Chunee, Gajah yang Dihujani Ratusan Peluru di Akhir Hayatnya



Chunee ketika dibunuh di kandangnya. (cecscoffeehouse.wordpress.com)

Gajah Asia (Elephas maximus) adalah sebutan untuk spesies gajah yang habitat liarnya berada di Asia. Wilayah Asia Selatan & Asia Tenggara menjadi lokasi di mana populasi liar gajah Asia masih bisa ditemukan. Karena gajah memiliki tenaga yang besar & belalai yang lentur sekaligus serba guna, gajah Asia pun dijinakkan oleh warga setempat untuk melakukan beragam tugas. Ketika daerah-daerah tadi menjadi koloni bangsa Eropa, sebagian dari gajah tersebut lantas ditangkap untuk dikirim & dipamerkan di Eropa.

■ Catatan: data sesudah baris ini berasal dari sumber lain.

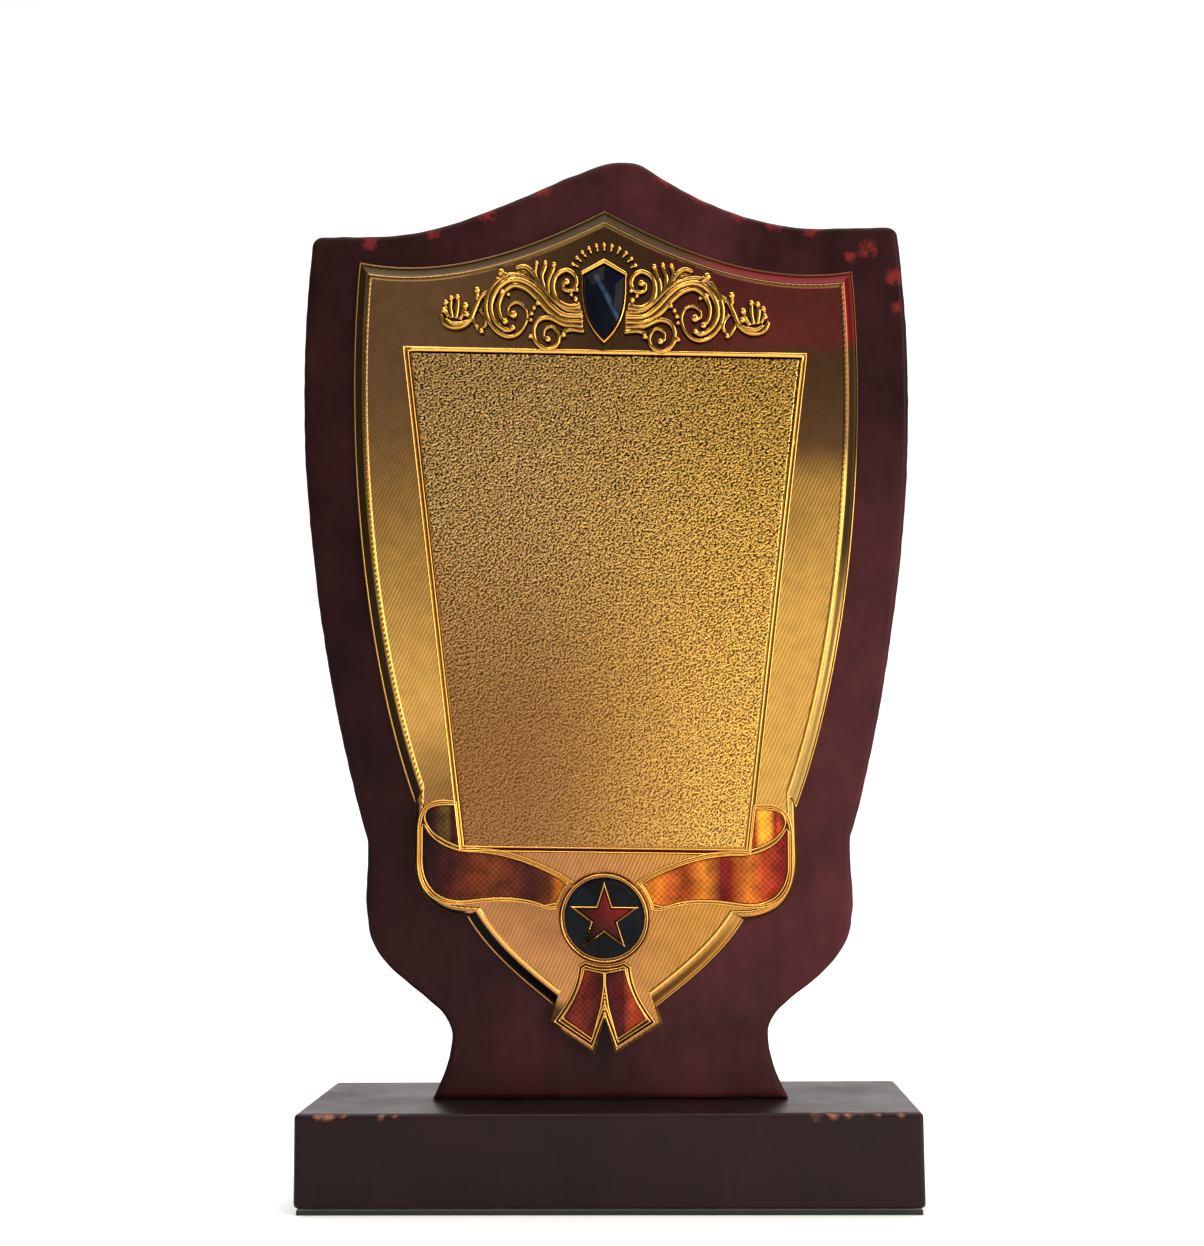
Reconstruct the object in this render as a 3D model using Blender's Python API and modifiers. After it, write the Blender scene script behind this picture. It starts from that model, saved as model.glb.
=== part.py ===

Chunee adalah contoh dari gajah tersebut. Gajah India jantan tersebut pertama kali didatangkan ke Inggris dari Bengal (Bangladesh) pada tahun 1809. Pada bulan Juli 1810, pasangan Parker & Harris membeli Chunee dari pemilik lamanya yang bernama Kapten Hay karena keduanya berniat menjadikan Chunee hewan atraksi sirkus di Teater Covent Garde. Ketika pertama kali dibeli oleh Parker & Harris, Chunee dideskripsikan belum berusia tua & ukurannya belum begitu besar.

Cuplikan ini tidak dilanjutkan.